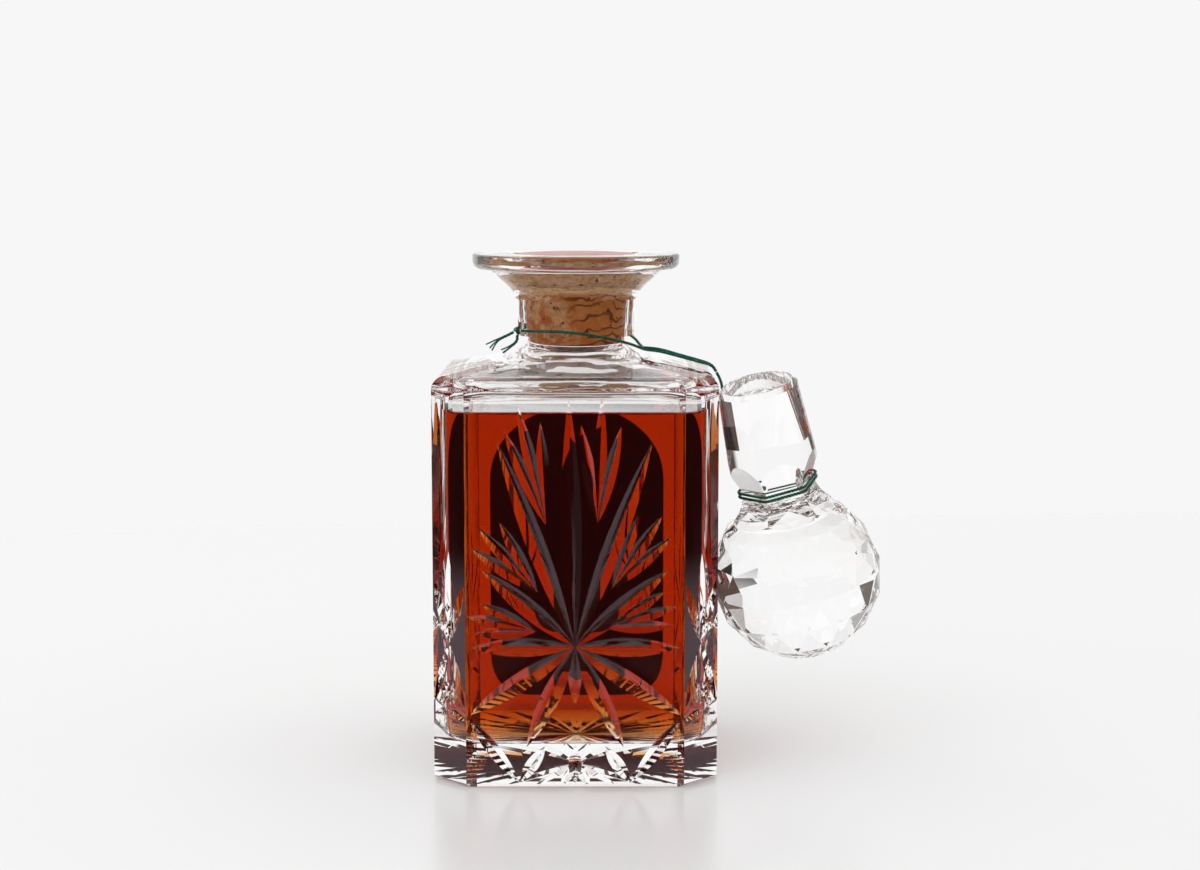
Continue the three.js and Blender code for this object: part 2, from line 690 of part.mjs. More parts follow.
add('glass_body', toGeometry(glassBody()), materials.glass);
add('whisky', whiskyFill(), materials.whisky);
add('cork', corkGeometry(), materials.cork);
add('wax_seal', waxGeometry(), materials.wax);
add('back_label', labelGeometry(), materials.paper);
add('glass_stopper', stopperShape, materials.glass).applyMatrix4(stopperTurn);
add('cord_neck_front', tube(curveOf(frontStrand), cordDiameter, 20), materials.string);
add('cord_neck_back', tube(curveOf(backStrand), cordDiameter, 24), materials.string);
add('cord_knot', knotGeometry(), materials.string);
add('cord_tail_long', tube(curveOf(longTail), cordDiameter, 5), materials.string);
add('cord_tail_short', tube(curveOf(shortTail), cordDiameter, 5), materials.string);
add('cord_span', tube(curveOf(spanPath), doubledDiameter, 12), materials.string);
add('cord_drop', tube(curveOf(dropPath), doubledDiameter, 14), materials.string);
add('cord_winding', windingGeometry(), materials.string);

export default group;
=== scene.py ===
# %% [markdown]
# # A cut-glass whisky decanter
# This lesson dresses a square decanter of heavy cut glass. Whisky fills it, a cork under poured wax closes
# it, and its faceted ball stopper hangs beside it on a green string. The solids that carry and move
# everything are loaded first as a fixed frame. Each piece that shows is then modelled finely over its plain
# solid, in the same place.

# %% Load the frame
import math

import bmesh
import bpy
from mathutils import Matrix, Vector
from mathutils.geometry import interpolate_bezier
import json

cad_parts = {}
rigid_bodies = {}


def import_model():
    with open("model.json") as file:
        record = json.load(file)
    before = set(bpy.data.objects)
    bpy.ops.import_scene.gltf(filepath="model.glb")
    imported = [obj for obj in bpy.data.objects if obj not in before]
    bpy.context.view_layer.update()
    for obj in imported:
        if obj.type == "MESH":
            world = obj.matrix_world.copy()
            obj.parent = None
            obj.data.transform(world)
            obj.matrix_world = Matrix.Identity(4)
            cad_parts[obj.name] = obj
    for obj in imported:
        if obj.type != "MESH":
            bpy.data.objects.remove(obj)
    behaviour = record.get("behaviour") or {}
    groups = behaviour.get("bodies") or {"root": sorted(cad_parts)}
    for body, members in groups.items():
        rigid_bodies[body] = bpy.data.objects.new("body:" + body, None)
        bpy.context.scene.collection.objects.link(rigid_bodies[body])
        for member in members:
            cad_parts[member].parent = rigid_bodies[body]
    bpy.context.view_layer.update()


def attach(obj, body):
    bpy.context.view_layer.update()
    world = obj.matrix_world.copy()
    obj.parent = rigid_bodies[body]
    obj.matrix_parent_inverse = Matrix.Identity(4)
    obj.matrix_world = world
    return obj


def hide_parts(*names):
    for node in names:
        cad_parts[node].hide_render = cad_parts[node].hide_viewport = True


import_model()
MM = 0.001

# %% [markdown]
# ## The camera
# The picture was taken from a little above the rim with a long lens. The focal length is counted in pixels
# of a picture 1200 wide, and a 36 mm sensor turns that into the millimetres that Blender asks for. The
# camera looks down by 0.121 radians, which is about 7 degrees.

# %% Place the camera
PICTURE_WIDTH = 1200
FOCAL_PIXELS = 2168.2
SENSOR = 36
LOOK_DOWN = 0.121
CAMERA_PLACE = (0.008231, -0.74734, 0.20288)

lens = bpy.data.cameras.new("camera")
lens.sensor_width = SENSOR
lens.lens = SENSOR * FOCAL_PIXELS / PICTURE_WIDTH
camera = bpy.data.objects.new("camera", lens)
camera.location = CAMERA_PLACE
camera.rotation_euler = (math.pi / 2 - LOOK_DOWN, 0, 0)
bpy.context.scene.collection.objects.link(camera)
bpy.context.scene.camera = camera
bpy.context.scene.view_settings.view_transform = "Standard"
print("lens in mm:", round(lens.lens, 2))

# %% [markdown]
# ## Shader maths that reads like maths
# A material is a graph of nodes. Wrapping a node's output in a small class lets Python's own operators add
# the Math nodes, so a pattern reads as one expression. Every other node comes from a single method, which
# takes its type, its settings and what goes into its sockets. The short methods after it spare the nodes
# that are used most, such as a noise or a soft step, from being spelt out each time.

# %% Wrap sockets and materials
class Wire:
    """The output of a node, which + - * < and > turn into Math nodes."""

    def __init__(self, recipe, socket):
        self.recipe = recipe
        self.socket = socket

    def maths(self, operation, first, second):
        return self.recipe.node("ShaderNodeMath", {"operation": operation}, {0: first, 1: second})

    def __add__(self, other):
        return self.maths("ADD", self, other)

    def __radd__(self, other):
        return self.maths("ADD", other, self)

    def __sub__(self, other):
        return self.maths("SUBTRACT", self, other)

    def __rsub__(self, other):
        return self.maths("SUBTRACT", other, self)

    def __mul__(self, other):
        return self.maths("MULTIPLY", self, other)

    def __rmul__(self, other):
        return self.maths("MULTIPLY", other, self)

    def __gt__(self, other):
        return self.maths("GREATER_THAN", self, other)

    def __lt__(self, other):
        return self.maths("LESS_THAN", self, other)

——

Begin with the first line of the data above and, please, print each line exactly until you have printed the line containing "# solid, in the same place."; print nothing else.

EXERCISE RESULT:
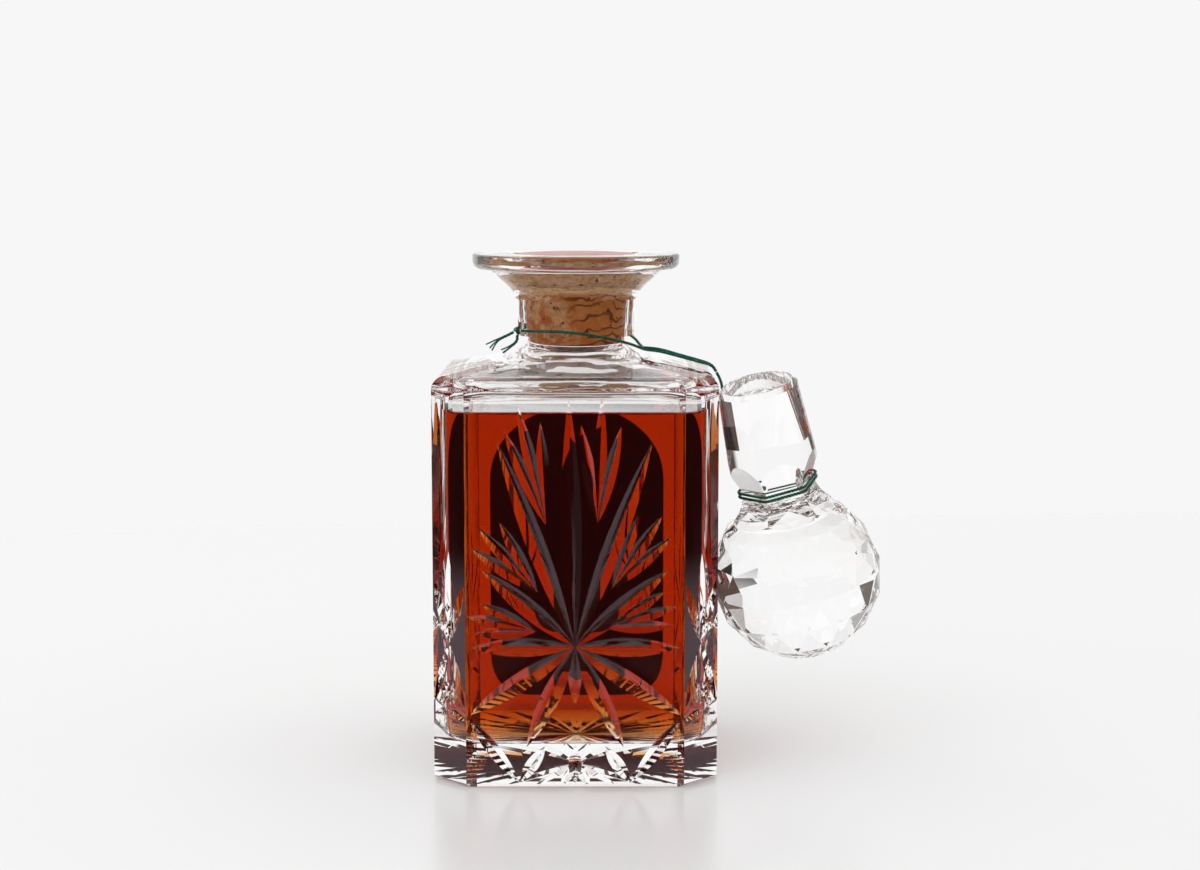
Continue the three.js and Blender code for this object: part 2, from line 690 of part.mjs. More parts follow.
add('glass_body', toGeometry(glassBody()), materials.glass);
add('whisky', whiskyFill(), materials.whisky);
add('cork', corkGeometry(), materials.cork);
add('wax_seal', waxGeometry(), materials.wax);
add('back_label', labelGeometry(), materials.paper);
add('glass_stopper', stopperShape, materials.glass).applyMatrix4(stopperTurn);
add('cord_neck_front', tube(curveOf(frontStrand), cordDiameter, 20), materials.string);
add('cord_neck_back', tube(curveOf(backStrand), cordDiameter, 24), materials.string);
add('cord_knot', knotGeometry(), materials.string);
add('cord_tail_long', tube(curveOf(longTail), cordDiameter, 5), materials.string);
add('cord_tail_short', tube(curveOf(shortTail), cordDiameter, 5), materials.string);
add('cord_span', tube(curveOf(spanPath), doubledDiameter, 12), materials.string);
add('cord_drop', tube(curveOf(dropPath), doubledDiameter, 14), materials.string);
add('cord_winding', windingGeometry(), materials.string);

export default group;
=== scene.py ===
# %% [markdown]
# # A cut-glass whisky decanter
# This lesson dresses a square decanter of heavy cut glass. Whisky fills it, a cork under poured wax closes
# it, and its faceted ball stopper hangs beside it on a green string. The solids that carry and move
# everything are loaded first as a fixed frame. Each piece that shows is then modelled finely over its plain
# solid, in the same place.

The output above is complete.